* _Aim of the task_
In the records below, find the line containing "Model this object", then extract that line and all subsequent lines exactly, leaving out everything else.

--- Given information ---

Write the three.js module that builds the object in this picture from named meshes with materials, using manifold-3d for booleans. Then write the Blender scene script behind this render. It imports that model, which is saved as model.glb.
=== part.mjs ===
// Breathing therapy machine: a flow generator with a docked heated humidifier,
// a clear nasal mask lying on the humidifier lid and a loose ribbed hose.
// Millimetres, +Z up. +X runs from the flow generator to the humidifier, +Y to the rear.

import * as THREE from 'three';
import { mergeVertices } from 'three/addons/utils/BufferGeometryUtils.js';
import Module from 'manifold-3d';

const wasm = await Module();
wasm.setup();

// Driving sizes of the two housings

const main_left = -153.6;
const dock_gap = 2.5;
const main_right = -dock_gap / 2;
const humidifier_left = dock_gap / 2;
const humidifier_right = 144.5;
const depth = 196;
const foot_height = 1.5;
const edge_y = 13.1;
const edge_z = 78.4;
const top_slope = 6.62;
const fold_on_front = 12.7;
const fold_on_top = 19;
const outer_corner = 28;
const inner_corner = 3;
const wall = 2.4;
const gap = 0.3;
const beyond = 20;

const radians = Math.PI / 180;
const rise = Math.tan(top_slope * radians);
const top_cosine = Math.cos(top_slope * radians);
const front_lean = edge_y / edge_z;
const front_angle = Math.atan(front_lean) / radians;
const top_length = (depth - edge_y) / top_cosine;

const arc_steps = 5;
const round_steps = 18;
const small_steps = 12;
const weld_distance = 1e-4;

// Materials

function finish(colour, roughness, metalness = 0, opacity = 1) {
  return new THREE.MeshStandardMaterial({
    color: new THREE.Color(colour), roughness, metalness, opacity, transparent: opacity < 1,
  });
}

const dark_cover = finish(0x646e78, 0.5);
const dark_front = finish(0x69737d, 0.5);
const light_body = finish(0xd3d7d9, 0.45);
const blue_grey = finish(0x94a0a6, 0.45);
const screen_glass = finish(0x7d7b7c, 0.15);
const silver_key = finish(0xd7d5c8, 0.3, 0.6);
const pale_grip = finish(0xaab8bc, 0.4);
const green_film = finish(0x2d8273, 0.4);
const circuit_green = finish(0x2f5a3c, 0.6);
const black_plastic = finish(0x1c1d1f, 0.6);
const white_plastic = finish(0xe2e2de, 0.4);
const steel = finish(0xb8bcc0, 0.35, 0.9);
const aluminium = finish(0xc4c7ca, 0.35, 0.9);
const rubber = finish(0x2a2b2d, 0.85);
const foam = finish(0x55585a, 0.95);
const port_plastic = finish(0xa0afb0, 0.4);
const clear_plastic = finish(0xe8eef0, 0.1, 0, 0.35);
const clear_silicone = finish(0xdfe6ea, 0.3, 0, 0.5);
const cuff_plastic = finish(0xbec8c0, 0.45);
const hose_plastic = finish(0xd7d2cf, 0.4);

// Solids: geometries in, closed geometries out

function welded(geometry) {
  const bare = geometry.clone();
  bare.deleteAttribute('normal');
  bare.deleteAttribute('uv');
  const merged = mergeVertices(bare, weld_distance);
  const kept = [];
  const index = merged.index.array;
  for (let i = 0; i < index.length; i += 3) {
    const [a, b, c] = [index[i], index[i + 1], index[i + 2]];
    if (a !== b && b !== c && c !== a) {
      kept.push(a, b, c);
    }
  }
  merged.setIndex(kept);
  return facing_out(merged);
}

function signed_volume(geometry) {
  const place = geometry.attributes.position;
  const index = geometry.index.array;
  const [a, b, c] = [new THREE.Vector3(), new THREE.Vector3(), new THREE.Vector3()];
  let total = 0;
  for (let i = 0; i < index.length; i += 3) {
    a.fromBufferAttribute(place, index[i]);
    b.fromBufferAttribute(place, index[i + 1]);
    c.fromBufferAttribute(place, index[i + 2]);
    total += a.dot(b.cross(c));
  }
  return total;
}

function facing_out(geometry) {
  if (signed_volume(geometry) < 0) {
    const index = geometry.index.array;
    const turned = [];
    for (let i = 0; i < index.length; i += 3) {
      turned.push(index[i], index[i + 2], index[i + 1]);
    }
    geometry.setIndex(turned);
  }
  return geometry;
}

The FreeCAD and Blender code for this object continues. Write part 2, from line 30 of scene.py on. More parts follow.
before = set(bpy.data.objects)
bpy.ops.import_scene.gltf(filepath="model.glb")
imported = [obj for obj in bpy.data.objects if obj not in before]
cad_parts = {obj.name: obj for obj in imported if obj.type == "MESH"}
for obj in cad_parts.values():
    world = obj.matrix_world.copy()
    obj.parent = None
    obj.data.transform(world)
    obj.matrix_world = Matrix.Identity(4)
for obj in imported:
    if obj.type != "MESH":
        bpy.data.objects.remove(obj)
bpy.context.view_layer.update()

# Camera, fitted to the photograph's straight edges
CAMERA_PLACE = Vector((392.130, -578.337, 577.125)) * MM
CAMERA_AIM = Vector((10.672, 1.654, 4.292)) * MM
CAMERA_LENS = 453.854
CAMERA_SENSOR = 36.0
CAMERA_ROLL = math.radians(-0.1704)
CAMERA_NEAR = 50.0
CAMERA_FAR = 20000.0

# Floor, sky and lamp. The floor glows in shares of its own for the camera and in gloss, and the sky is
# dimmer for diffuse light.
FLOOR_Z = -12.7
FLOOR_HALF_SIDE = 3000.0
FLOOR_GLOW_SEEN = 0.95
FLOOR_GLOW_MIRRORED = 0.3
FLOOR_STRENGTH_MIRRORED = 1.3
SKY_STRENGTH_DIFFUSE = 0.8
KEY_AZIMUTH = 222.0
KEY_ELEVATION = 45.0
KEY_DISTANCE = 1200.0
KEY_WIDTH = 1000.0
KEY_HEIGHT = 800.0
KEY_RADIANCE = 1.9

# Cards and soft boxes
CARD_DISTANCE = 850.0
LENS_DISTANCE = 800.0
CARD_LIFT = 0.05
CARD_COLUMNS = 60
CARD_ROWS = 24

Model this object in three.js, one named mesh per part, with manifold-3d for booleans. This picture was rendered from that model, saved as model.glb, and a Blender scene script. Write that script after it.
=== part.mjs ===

---

* _Written response_
Model this object in three.js, one named mesh per part, with manifold-3d for booleans. This picture was rendered from that model, saved as model.glb, and a Blender scene script. Write that script after it.
=== part.mjs ===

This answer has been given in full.